Instructions for the task: Output all of the entries exactly as written.

+===+

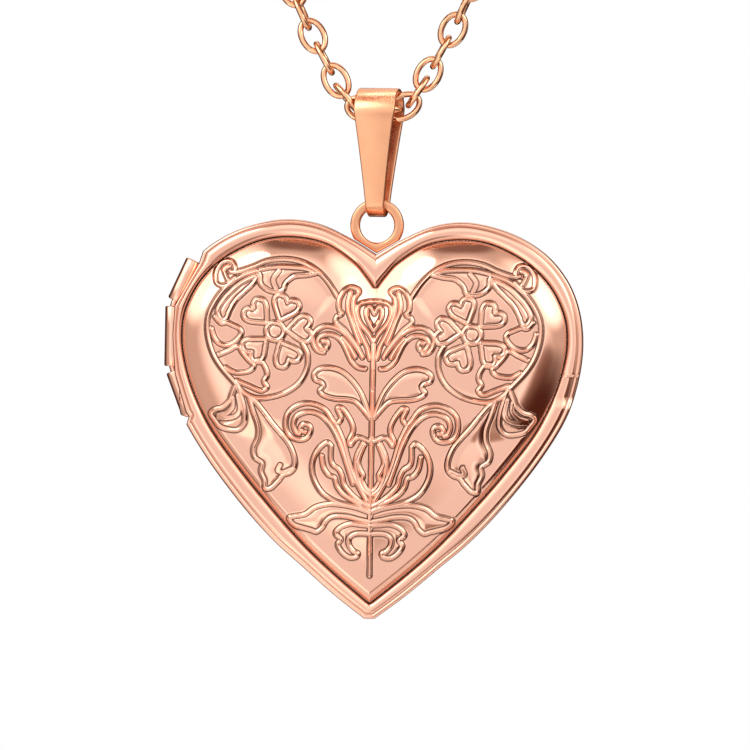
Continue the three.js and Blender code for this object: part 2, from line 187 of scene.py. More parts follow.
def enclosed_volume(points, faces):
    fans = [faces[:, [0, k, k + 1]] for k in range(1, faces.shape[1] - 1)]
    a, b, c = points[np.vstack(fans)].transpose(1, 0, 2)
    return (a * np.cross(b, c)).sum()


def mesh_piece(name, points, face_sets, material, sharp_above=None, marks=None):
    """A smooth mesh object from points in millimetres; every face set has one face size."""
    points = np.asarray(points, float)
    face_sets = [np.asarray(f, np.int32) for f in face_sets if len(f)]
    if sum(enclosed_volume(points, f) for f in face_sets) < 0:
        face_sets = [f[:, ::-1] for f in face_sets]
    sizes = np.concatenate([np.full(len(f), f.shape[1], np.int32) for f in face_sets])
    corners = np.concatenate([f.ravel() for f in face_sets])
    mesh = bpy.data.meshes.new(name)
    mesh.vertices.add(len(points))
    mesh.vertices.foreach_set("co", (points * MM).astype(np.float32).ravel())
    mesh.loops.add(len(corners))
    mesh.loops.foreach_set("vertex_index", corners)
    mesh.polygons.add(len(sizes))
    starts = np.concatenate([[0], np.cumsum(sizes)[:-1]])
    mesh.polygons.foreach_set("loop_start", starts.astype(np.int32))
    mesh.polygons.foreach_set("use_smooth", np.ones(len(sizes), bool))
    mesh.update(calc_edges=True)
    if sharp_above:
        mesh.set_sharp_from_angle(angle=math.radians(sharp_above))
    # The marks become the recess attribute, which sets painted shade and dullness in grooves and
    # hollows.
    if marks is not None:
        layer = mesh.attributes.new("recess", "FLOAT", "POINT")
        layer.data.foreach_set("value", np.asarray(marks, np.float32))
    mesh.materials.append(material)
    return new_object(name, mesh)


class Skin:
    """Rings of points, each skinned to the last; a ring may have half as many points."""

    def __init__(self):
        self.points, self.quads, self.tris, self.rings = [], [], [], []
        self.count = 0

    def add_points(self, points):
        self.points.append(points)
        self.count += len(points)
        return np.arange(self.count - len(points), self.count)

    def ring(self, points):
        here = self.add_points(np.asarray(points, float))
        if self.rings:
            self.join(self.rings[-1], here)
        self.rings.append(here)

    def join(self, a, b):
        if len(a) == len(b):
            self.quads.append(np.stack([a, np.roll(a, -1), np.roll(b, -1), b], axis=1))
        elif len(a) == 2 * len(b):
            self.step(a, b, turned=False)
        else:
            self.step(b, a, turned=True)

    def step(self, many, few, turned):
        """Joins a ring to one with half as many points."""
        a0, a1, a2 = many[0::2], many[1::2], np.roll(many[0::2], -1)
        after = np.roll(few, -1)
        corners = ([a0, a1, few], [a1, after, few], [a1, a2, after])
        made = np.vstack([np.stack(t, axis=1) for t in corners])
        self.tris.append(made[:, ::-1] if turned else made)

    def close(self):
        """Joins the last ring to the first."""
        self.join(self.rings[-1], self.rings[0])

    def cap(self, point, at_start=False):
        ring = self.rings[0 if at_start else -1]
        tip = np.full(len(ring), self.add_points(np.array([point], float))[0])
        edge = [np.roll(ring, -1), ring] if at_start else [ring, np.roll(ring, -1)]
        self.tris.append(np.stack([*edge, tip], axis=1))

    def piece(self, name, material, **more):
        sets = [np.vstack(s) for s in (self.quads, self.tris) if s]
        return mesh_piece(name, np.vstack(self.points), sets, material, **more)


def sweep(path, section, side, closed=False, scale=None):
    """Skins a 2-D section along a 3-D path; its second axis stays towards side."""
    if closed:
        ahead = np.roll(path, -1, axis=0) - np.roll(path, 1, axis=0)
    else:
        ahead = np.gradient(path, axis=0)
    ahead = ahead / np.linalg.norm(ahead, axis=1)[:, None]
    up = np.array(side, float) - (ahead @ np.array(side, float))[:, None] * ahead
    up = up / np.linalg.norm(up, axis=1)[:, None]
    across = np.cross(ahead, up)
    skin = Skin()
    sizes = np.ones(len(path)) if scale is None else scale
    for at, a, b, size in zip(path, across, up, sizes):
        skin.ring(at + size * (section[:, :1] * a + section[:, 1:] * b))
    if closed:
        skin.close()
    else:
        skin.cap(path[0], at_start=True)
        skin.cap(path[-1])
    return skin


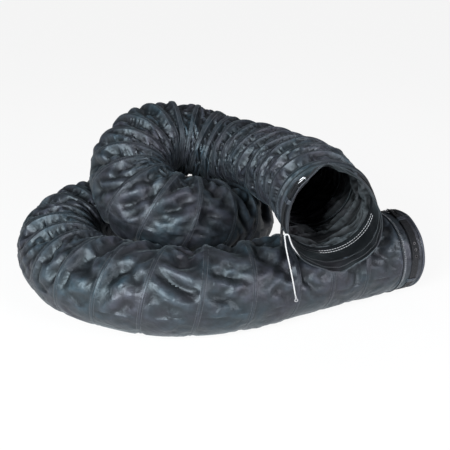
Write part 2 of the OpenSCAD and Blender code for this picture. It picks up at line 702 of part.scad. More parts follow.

+===+

Complete answer:
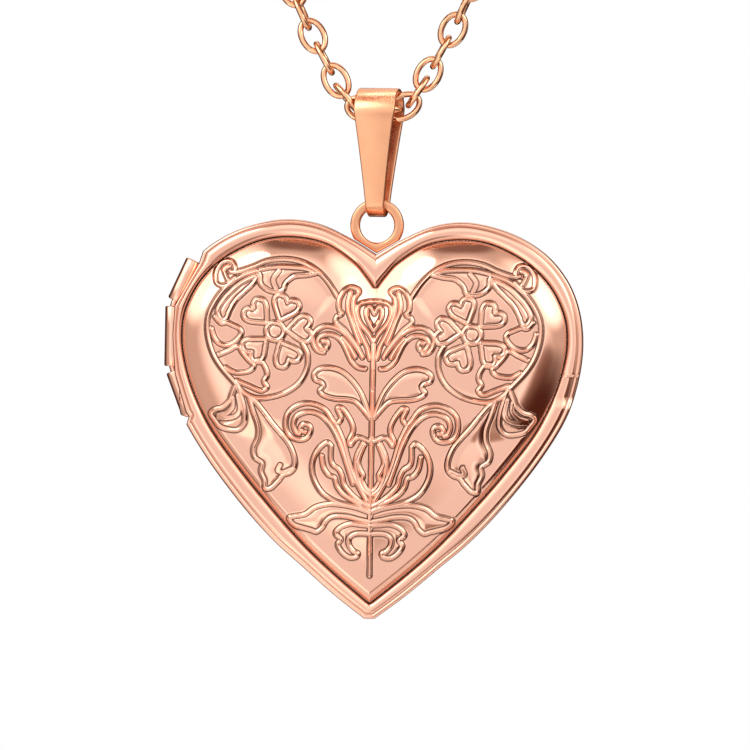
Continue the three.js and Blender code for this object: part 2, from line 187 of scene.py. More parts follow.
def enclosed_volume(points, faces):
    fans = [faces[:, [0, k, k + 1]] for k in range(1, faces.shape[1] - 1)]
    a, b, c = points[np.vstack(fans)].transpose(1, 0, 2)
    return (a * np.cross(b, c)).sum()


def mesh_piece(name, points, face_sets, material, sharp_above=None, marks=None):
    """A smooth mesh object from points in millimetres; every face set has one face size."""
    points = np.asarray(points, float)
    face_sets = [np.asarray(f, np.int32) for f in face_sets if len(f)]
    if sum(enclosed_volume(points, f) for f in face_sets) < 0:
        face_sets = [f[:, ::-1] for f in face_sets]
    sizes = np.concatenate([np.full(len(f), f.shape[1], np.int32) for f in face_sets])
    corners = np.concatenate([f.ravel() for f in face_sets])
    mesh = bpy.data.meshes.new(name)
    mesh.vertices.add(len(points))
    mesh.vertices.foreach_set("co", (points * MM).astype(np.float32).ravel())
    mesh.loops.add(len(corners))
    mesh.loops.foreach_set("vertex_index", corners)
    mesh.polygons.add(len(sizes))
    starts = np.concatenate([[0], np.cumsum(sizes)[:-1]])
    mesh.polygons.foreach_set("loop_start", starts.astype(np.int32))
    mesh.polygons.foreach_set("use_smooth", np.ones(len(sizes), bool))
    mesh.update(calc_edges=True)
    if sharp_above:
        mesh.set_sharp_from_angle(angle=math.radians(sharp_above))
    # The marks become the recess attribute, which sets painted shade and dullness in grooves and
    # hollows.
    if marks is not None:
        layer = mesh.attributes.new("recess", "FLOAT", "POINT")
        layer.data.foreach_set("value", np.asarray(marks, np.float32))
    mesh.materials.append(material)
    return new_object(name, mesh)


class Skin:
    """Rings of points, each skinned to the last; a ring may have half as many points."""

    def __init__(self):
        self.points, self.quads, self.tris, self.rings = [], [], [], []
        self.count = 0

    def add_points(self, points):
        self.points.append(points)
        self.count += len(points)
        return np.arange(self.count - len(points), self.count)

    def ring(self, points):
        here = self.add_points(np.asarray(points, float))
        if self.rings:
            self.join(self.rings[-1], here)
        self.rings.append(here)

    def join(self, a, b):
        if len(a) == len(b):
            self.quads.append(np.stack([a, np.roll(a, -1), np.roll(b, -1), b], axis=1))
        elif len(a) == 2 * len(b):
            self.step(a, b, turned=False)
        else:
            self.step(b, a, turned=True)

    def step(self, many, few, turned):
        """Joins a ring to one with half as many points."""
        a0, a1, a2 = many[0::2], many[1::2], np.roll(many[0::2], -1)
        after = np.roll(few, -1)
        corners = ([a0, a1, few], [a1, after, few], [a1, a2, after])
        made = np.vstack([np.stack(t, axis=1) for t in corners])
        self.tris.append(made[:, ::-1] if turned else made)

    def close(self):
        """Joins the last ring to the first."""
        self.join(self.rings[-1], self.rings[0])

    def cap(self, point, at_start=False):
        ring = self.rings[0 if at_start else -1]
        tip = np.full(len(ring), self.add_points(np.array([point], float))[0])
        edge = [np.roll(ring, -1), ring] if at_start else [ring, np.roll(ring, -1)]
        self.tris.append(np.stack([*edge, tip], axis=1))

    def piece(self, name, material, **more):
        sets = [np.vstack(s) for s in (self.quads, self.tris) if s]
        return mesh_piece(name, np.vstack(self.points), sets, material, **more)


def sweep(path, section, side, closed=False, scale=None):
    """Skins a 2-D section along a 3-D path; its second axis stays towards side."""
    if closed:
        ahead = np.roll(path, -1, axis=0) - np.roll(path, 1, axis=0)
    else:
        ahead = np.gradient(path, axis=0)
    ahead = ahead / np.linalg.norm(ahead, axis=1)[:, None]
    up = np.array(side, float) - (ahead @ np.array(side, float))[:, None] * ahead
    up = up / np.linalg.norm(up, axis=1)[:, None]
    across = np.cross(ahead, up)
    skin = Skin()
    sizes = np.ones(len(path)) if scale is None else scale
    for at, a, b, size in zip(path, across, up, sizes):
        skin.ring(at + size * (section[:, :1] * a + section[:, 1:] * b))
    if closed:
        skin.close()
    else:
        skin.cap(path[0], at_start=True)
        skin.cap(path[-1])
    return skin


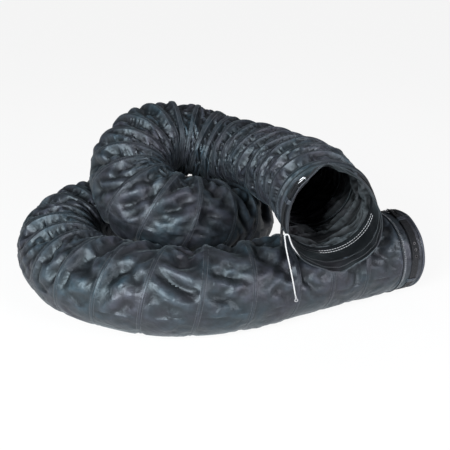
Write part 2 of the OpenSCAD and Blender code for this picture. It picks up at line 702 of part.scad. More parts follow.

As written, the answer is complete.